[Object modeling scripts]
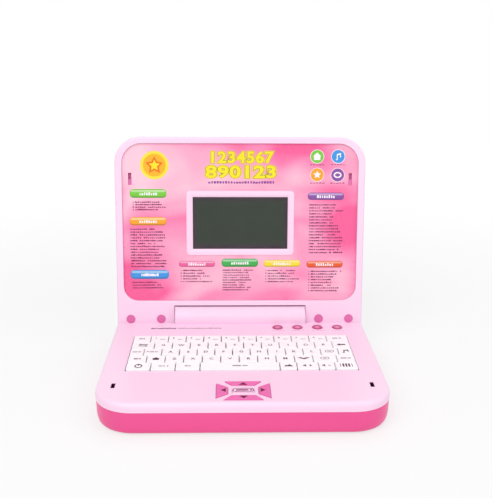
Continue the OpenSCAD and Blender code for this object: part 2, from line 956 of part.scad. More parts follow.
// side view of the lid: a rounded lower edge about the axis, open to the slab's own faces
module lid_side() {
    spare = 1;
    arc_start = 360 - acos((lid_y0 - spare) / barrel_r);
    arc_end = 325;
    steps = 18;
    lower_edge = [for (i = [0:steps])
        let (a = arc_start + (arc_end - arc_start) * i / steps)
            [barrel_r * cos(a), barrel_r * sin(a)]];
    end_slope = barrel_r * sin(-arc_end) / (lid_y1 - barrel_r * cos(arc_end));
    polygon(concat([[lid_y0 - spare, lid_h + 10]], lower_edge,
        [[lid_y1 + spare, spare * end_slope], [lid_y1 + spare, lid_h + 10]]));
}

module lid_solid() {
    intersection() {
        hull() {
            lid_slab(lid_y0, edge_r);
            lid_slab(lid_y0 + edge_r * 0.1, edge_r * 0.6);
            lid_slab(lid_y0 + edge_r * 0.4, edge_r * 0.2);
            lid_slab(lid_y0 + edge_r, 0);
            lid_slab(lid_y1 - lid_back_r, 0);
            lid_slab(lid_y1 - 0.3 * lid_back_r, 0.3 * lid_back_r);
            lid_slab(lid_y1 - eps, lid_back_r);
        }
        translate([-body_w / 2 - 1, 0, 0])
            rotate([90, 0, 90])
                linear_extrude(body_w + 2)
                    lid_side();
    }
}

module lid_cavity_plan() {
    difference() {
        lid_outline(wall + 1);
        translate([-body_w / 2, -30])
            square([body_w, 36]);
        square([notch_w + 2 * wall, 2 * (notch_s + wall)], center = true);
    }
}

module notch_cut() {
    translate([-notch_w / 2, -20, -20])
        cube([notch_w, 40, 20 + notch_s]);
}

module label_plan(gap) {
    w = label_w - 2 * gap;
    rt = label_top_r - gap;
    rl = label_low_r - gap;
    z0 = label_low + gap;
    z1 = label_high - gap;
    translate([-w / 2, z0 + rl])
        square([w, z1 - z0 - rl - rt]);
    translate([-w / 2 + rl, z0])
        square([w - 2 * rl, rl + eps]);
    translate([-w / 2 + rt, z1 - rt - eps])
        square([w - 2 * rt, rt + eps]);
    for (s = [-1, 1]) {
        translate([s * (w / 2 - rl), z0 + rl])
            circle(rl);
        translate([s * (w / 2 - rt), z1 - rt])
            circle(rt);
    }
}

module lid_slots() {
    both()
        translate([slot_x, lid_slot_s])
            square([slot_w, lid_slot_l], center = true);
}

module lid_front_frame() {
    color([0.99, 0.82, 0.94])
    on_hinge()
    difference() {
        union() {
            difference() {
                intersection() {
                    lid_solid();
                    translate([-body_w, lid_y0 - 1, -20])
                        cube([2 * body_w, lid_split + 1, lid_h + 40]);
                }
                standing(plate_y1, lid_y1)
                    lid_cavity_plan();
            }
            both()
                for (p = lid_screws_xs)
                    translate([p[0], 0, p[1]])
                        rotate([-90, 0, 0])
                            cylinder(h = split_y - 0.05, r = post_r - 0.4);
        }
        notch_cut();
        standing(lid_y0 - 1, plate_y0)
            label_plan(0);
        standing(lid_y0 - 1, lid_y1)
            translate([0, screen_s])
                square([neck_w + 0.3, neck_h + 0.3], center = true);
        standing(lid_y0 - 1, lid_y1)
            lid_slots();
        both()
            for (x = plugs_x)
                translate([x, lid_y0 - 1, plug_s])
                    rotate([-90, 0, 0])
                        cylinder(h = 2.4, r = plug_r + 0.15);
        // pin bores
        both()
            translate([notch_w / 2 + pin_in_lid / 2, 0, 0])
                x_rod(pin_r + pin_gap, pin_in_lid + 1);
        // way for the wires
        translate([notch_w / 2 + pin_in_lid - 0.5, -1, -1.4])
            cube([6, 10, 12]);
        both()
            for (p = lid_screws_xs)
                translate([p[0], plate_y0 + 0.4, p[1]])
                    rotate([-90, 0, 0])
                        cylinder(h = 20, r = screw_r + 0.05);
    }
}

module lid_back_cover() {
    color([0.99, 0.82, 0.94])
    on_hinge()
    difference() {
        union() {
            difference() {
                intersection() {
                    lid_solid();
                    translate([-body_w, split_y, -20])
                        cube([2 * body_w, lid_t, lid_h + 40]);
                }
                standing(plate_y1, lid_in_y1)
                    lid_cavity_plan();
            }
            both()
                for (p = lid_screws_xs)
                    translate([p[0], split_y, p[1]])
                        rotate([-90, 0, 0])
                            cylinder(h = lid_in_y1 + 0.5 - split_y, r = post_r);
        }
        notch_cut();
        both()
            for (p = lid_screws_xs)
                translate([p[0], split_y - 1, p[1]])
                    rotate([-90, 0, 0]) {
                        cylinder(h = 20, r = screw_r + 0.3);
                        translate([0, 0, lid_y1 - split_y + 1 - head_h])
                            cylinder(h = 10, r = head_r + 0.3);
                    }
        translate([notch_w / 2 + pin_in_lid - 0.5, -1, -1.4])
            cube([6, 6.6, 12]);
    }
}

module label_panel() {
    color([0.97, 0.6, 0.8])
    on_hinge()
        standing(label_y, plate_y0 - 0.02)
            difference() {
                label_plan(label_gap);
                translate([0, screen_s])
                    square([neck_w + 0.3, neck_h + 0.3], center = true);
                lid_slots();
            }
}

module screen_bezel() {
    color([0.99, 0.85, 0.95])
    on_hinge()
    difference() {
        union() {
            standing(bezel_y0, label_y - 0.02)
                translate([0, screen_s])
                    round_rect(bezel_w, bezel_h, bezel_r);
            standing(label_y - 0.5, plate_y1)
                translate([0, screen_s])
                    square([neck_w, neck_h], center = true);
        }
        standing(bezel_y0 - 1, lid_y1)
            translate([0, screen_s])
                square([screen_w, screen_h], center = true);
        standing(plate_y1 - window_t - 0.1, lid_y1)
            translate([0, screen_s])
                square([window_w + 0.3, window_h + 0.3], center = true);
    }
}

module screen_window() {
    color([0.75, 0.8, 0.8, 0.5])
    on_hinge()
        standing(plate_y1 - window_t - 0.08, plate_y1)
            translate([0, screen_s])
                square([window_w, window_h], center = true);
}

module screen_module() {
    color([0.3, 0.35, 0.32])
    on_hinge() {
        standing(module_y0, module_y0 + 1)
            translate([0, screen_s])
                square([screen_w + 8, screen_h + 8], center = true);
        standing(module_y0 + 1 - eps, module_y0 + module_t)
            translate([0, screen_s])
                square([screen_w + 5, screen_h + 5], center = true);
    }
}

module screen_board() {
    color([0.1, 0.4, 0.25])
    on_hinge() {
        standing(screen_board_y0, screen_board_y0 + board_t)
            translate([0, screen_s])
                square([screen_board_w, screen_h + 18], center = true);
        translate([0, screen_board_y0 + board_t - eps, screen_s])
            rotate([-90, 0, 0])
                cylinder(h = 1, r = 7);
    }
}

module lid_screws() {
    color([0.7, 0.7, 0.72])
    on_hinge()
    both()
        for (p = lid_screws_xs)
            translate([p[0], lid_y1 - head_h * 0.55, p[1]])
                rotate([90, 0, 0])
                    screw(lid_y1 - head_h * 0.55 - plate_y0 - 0.7);
}

module hinge_plugs() {
    color([0.85, 0.3, 0.6])
    on_hinge()
    both()
        for (x = plugs_x)
            translate([x, lid_y0 + 0.2, plug_s])
                rotate([-90, 0, 0])
                    cylinder(h = 1.15, r = plug_r);
}

// fixed catch behind each slot: its tongue fills the lower half of the slot
module latch_catches() {
    color([0.95, 0.6, 0.78])
    on_hinge()
    both()
        translate([slot_x, 0, lid_slot_s]) {
            translate([0, (label_y + 0.4 + plate_y1 + 2) / 2, -lid_slot_l / 4 - 0.1])
                cube([slot_w - 0.4, plate_y1 + 2 - label_y - 0.4, lid_slot_l / 2 - 0.4], center = true);
            translate([0, plate_y1 + 2, 0])
                cube([slot_w + 4, 1.4, lid_slot_l + 6], center = true);
            for (s = [-1, 1])
                translate([0, plate_y1 + 1, s * (lid_slot_l / 2 + 2)])
                    cube([slot_w + 4, 2, 2], center = true);
        }
}

module lid_wires() {
    x0 = notch_w / 2 + pin_in_lid + 2.6;
    first = [x0, 0.6, 0.6];
    bend = [x0, 5.6, first[2] + (5.6 - first[1]) / tan(30)];
    last = [x0, bend[1], screen_s - screen_h / 2 - 4.4];
    color([0.8, 0.2, 0.2])
    on_hinge() {
        for (p = [first, bend, last])
            translate(p)
                sphere(wire_r + eps);
        translate(first)
            rotate([-30, 0, 0])
                cylinder(h = norm(bend - first), r = wire_r);
        translate(bend)
            cylinder(h = last[2] - bend[2], r = wire_r);
        translate([screen_board_w / 2 + 0.02, last[1], last[2]])
            rotate([0, 90, 0])
                cylinder(h = x0 - screen_board_w / 2, r = wire_r);
    }
}

// ---- the chosen node, or all of them ----

base_bottom_case();
base_top_deck();
battery_door();
battery_door_screw();
battery_cells();
battery_contacts();
speaker();
main_board();
key_board();
key_mat();
key_guide_plate();
rubber_feet();
case_screws();
mouse_socket();
hinge_pins();
hinge_wires();
button_1();
button_2();
button_3();
button_4();
pad_up();
pad_down();
pad_left();
pad_right();
pad_enter();
lid_front_frame();
lid_back_cover();
label_panel();
screen_bezel();
screen_window();
screen_module();
screen_board();
lid_screws();
hinge_plugs();
latch_catches();
lid_wires();
for (k = key_nodes)
    key_node(k);
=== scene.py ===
# %% [markdown]
# # A toy laptop computer, lid open
#
# The solids of this laptop come packed, at their real size, from a CAD model. Blender gives them their
# finish: moulded plastic, printed label, legends, glass and light. Each step first says what the real
# piece is, how it could be made, and why it is made this way. Lengths are in metres, and MM turns
# millimetres into metres.

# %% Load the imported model
import json
import math
import random

import bmesh
import bpy
from mathutils import Matrix, Vector

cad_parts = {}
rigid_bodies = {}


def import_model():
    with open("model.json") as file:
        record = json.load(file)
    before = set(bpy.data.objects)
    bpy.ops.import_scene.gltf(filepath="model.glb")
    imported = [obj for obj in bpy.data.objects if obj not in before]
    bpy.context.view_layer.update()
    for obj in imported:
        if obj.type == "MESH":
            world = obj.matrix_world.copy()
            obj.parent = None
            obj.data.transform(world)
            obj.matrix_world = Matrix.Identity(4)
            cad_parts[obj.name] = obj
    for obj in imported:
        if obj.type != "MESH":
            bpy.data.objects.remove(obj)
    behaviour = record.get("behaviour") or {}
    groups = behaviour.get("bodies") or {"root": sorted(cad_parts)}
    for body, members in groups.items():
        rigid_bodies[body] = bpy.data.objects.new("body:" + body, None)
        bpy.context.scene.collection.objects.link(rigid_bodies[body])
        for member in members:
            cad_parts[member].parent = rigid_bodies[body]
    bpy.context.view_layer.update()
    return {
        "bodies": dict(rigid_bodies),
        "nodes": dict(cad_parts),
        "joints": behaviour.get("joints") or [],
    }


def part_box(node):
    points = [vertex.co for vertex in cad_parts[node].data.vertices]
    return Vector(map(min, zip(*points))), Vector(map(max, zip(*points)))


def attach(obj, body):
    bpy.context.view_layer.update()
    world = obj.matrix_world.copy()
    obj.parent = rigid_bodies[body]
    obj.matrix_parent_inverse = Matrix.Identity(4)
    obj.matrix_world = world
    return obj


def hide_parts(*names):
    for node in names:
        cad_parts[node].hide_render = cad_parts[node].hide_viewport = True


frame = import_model()
nodes = frame["nodes"]
MM = 0.001

# %% [markdown]
# ## Where things are
#
# Everything on the lid is drawn on an upright sheet, with x across, y into the lid and z up the lid, and
# is then leaned back about the hinge. The deck gets the same kind of sheet, lying flat, so one set of
# drawing helpers serves both. The hinge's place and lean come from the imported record, and heights from
# the solids.

# %% Sheets to draw on
hinge_joint = next(j for j in frame["joints"] if j["name"] == "lid_hinge")
hinge = Vector(hinge_joint["pos_m"])
lean = math.radians(hinge_joint["range_deg"][1] - 90)
lid_sheet = Matrix.Translation(hinge) @ Matrix.Rotation(-lean, 4, "X")


def box_of(points):
    """Lowest and highest corner of some points."""
    points = list(points)
    return tuple(Vector([pick(p[i] for p in points) for i in range(3)]) for pick in (min, max))


def box_on(sheet, node):
    """Lowest and highest corner of a CAD node, measured on a sheet."""
    to_sheet = sheet.inverted()
    return box_of(to_sheet @ v.co for v in nodes[node].data.vertices)


label_low, label_high = box_on(lid_sheet, "label_panel")
label_face = label_low.y
KEY_PROUD = 1.2 * MM
deck_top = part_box("key_space")[1].z - KEY_PROUD
deck_sheet = Matrix.Translation((0, 0, deck_top)) @ Matrix.Rotation(-math.pi / 2, 4, "X")
print("label", (label_high - label_low) / MM, "mm, deck top", round(deck_top / MM, 2), "mm")

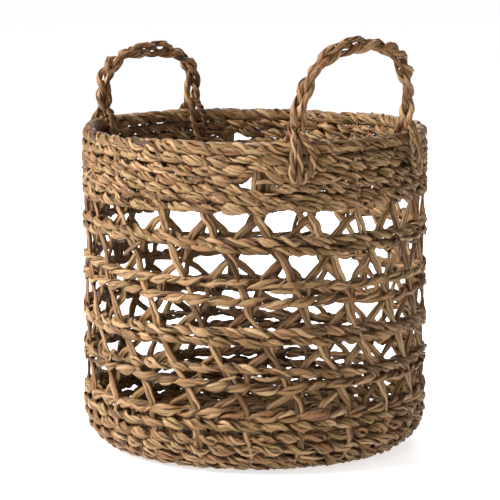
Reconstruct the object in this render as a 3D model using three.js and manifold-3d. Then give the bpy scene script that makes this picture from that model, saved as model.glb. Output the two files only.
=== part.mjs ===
// An openwork storage basket twined from seagrass cord, with two rope handles.
//
// Twenty-one pairs of cords, the stakes, start at a knot in the middle of the base, run out
// to the corner and climb the wall. One cord of each pair lies in an outer layer and one in
// an inner layer. In five open rows the two layers lean opposite ways and cross, and between
// those rows they are gripped by twined weave: a lower band, four rings and an upper band.
// A rolled border closes the top. Each handle is one rope that stands on the border between
// two feet and flexes about the line through them, and a lashing ties each foot to the wall.
//
// Units are millimetres, +Z is up, and the origin is the centre of the base's underside.

import * as THREE from "three";
import { mergeVertices } from "three/addons/utils/BufferGeometryUtils.js";
import Module from "manifold-3d";

const wasm = await Module();
wasm.setup();

// ---------------------------------------------------------------- driving dimensions

const OUTER_RADIUS = 165;
const BODY_HEIGHT = 308; // underside to the top of the border
const CORNER_RADIUS = 40; // outside of the bend from base to wall

const STAKE_PAIRS = 21;
const CORD_RADIUS = 1.9;
const WEAVE_THICKNESS = 3.2; // the weave on one face of the stakes
const FACET_GAP = 0.8; // beside a turned face, which leaves room for its flat facets
const GAP = 0.3; // between any other two pieces that lie together
const AROUND = 42; // facets of a turned piece

const RIM_UNDERSIDE = 294;
const UPPER_BAND = { low: 245, high: RIM_UNDERSIDE - GAP };
const RINGS = [
  { low: 205, high: 219 },
  { low: 158, high: 180 },
  { low: 121, high: 136 },
  { low: 81, high: 101 },
];
const LOWER_BAND = { low: CORNER_RADIUS + GAP, high: 62 };
const ROW_HEIGHT = 11;
const ROW_RIDGE = 0.9; // how far a twined row stands out between its neighbours

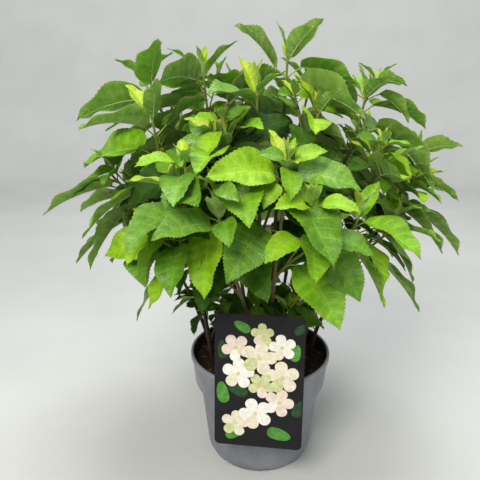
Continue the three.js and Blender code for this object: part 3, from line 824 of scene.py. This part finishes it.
grown = [growBough(row) for row in boughs]
mainShoots, bigLeaves = [], []
falls = numbers(bare["seed"])
for i, bough in enumerate(grown):
    random = numbers(leafRule["firstSeed"] + leafRule["seedStep"] * i)
    corners = nodePoints("foliage_" + bough["name"])
    for shoot in (bough["leader"], bough["side"]):
        found = [asBuilt(leaf, corners) for leaf in leavesOf(shoot, random)]
        shoot["leaves"] = [leaf for leaf in found if leaf and not dropped(leaf, falls)]
        bigLeaves += shoot["leaves"]
        mainShoots.append(shoot)
print("leaves of the part kept:", len(bigLeaves))

# Side shoots: how likely one is in a leaf's axil by the order of its pair, their size against the shoot's
# own, and how far they go out and up. Basal ones stand low on each stem. No leaf of theirs comes nearer to
# another than clear, or less for a leaf shorter than fullLength, and a shoot with fewer leaves than least
# isn't made.
sideRule = {
    "chance": (0, 0, 0.25, 0.65, 0.65, 0.55, 0.5), "scale": (0.38, 0.62), "out": (14, 40), "up": (34, 78),
    "swing": 0.6, "lift": 8, "leafFrom": 0.12, "radius": (1.25, 0.6), "clear": 6.5, "fullLength": 60,
    "least": 3, "below": 560, "seed": 7001,
    "basal": 2, "basalHeight": (190, 252), "basalScale": (0.34, 0.5), "basalOut": (14, 34),
    "basalUp": (24, 56),
}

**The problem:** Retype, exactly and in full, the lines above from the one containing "base_bottom_case();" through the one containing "record = json.load(file)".

**Result below:**
base_bottom_case();
base_top_deck();
battery_door();
battery_door_screw();
battery_cells();
battery_contacts();
speaker();
main_board();
key_board();
key_mat();
key_guide_plate();
rubber_feet();
case_screws();
mouse_socket();
hinge_pins();
hinge_wires();
button_1();
button_2();
button_3();
button_4();
pad_up();
pad_down();
pad_left();
pad_right();
pad_enter();
lid_front_frame();
lid_back_cover();
label_panel();
screen_bezel();
screen_window();
screen_module();
screen_board();
lid_screws();
hinge_plugs();
latch_catches();
lid_wires();
for (k = key_nodes)
    key_node(k);
=== scene.py ===
# %% [markdown]
# # A toy laptop computer, lid open
#
# The solids of this laptop come packed, at their real size, from a CAD model. Blender gives them their
# finish: moulded plastic, printed label, legends, glass and light. Each step first says what the real
# piece is, how it could be made, and why it is made this way. Lengths are in metres, and MM turns
# millimetres into metres.

# %% Load the imported model
import json
import math
import random

import bmesh
import bpy
from mathutils import Matrix, Vector

cad_parts = {}
rigid_bodies = {}


def import_model():
    with open("model.json") as file:
        record = json.load(file)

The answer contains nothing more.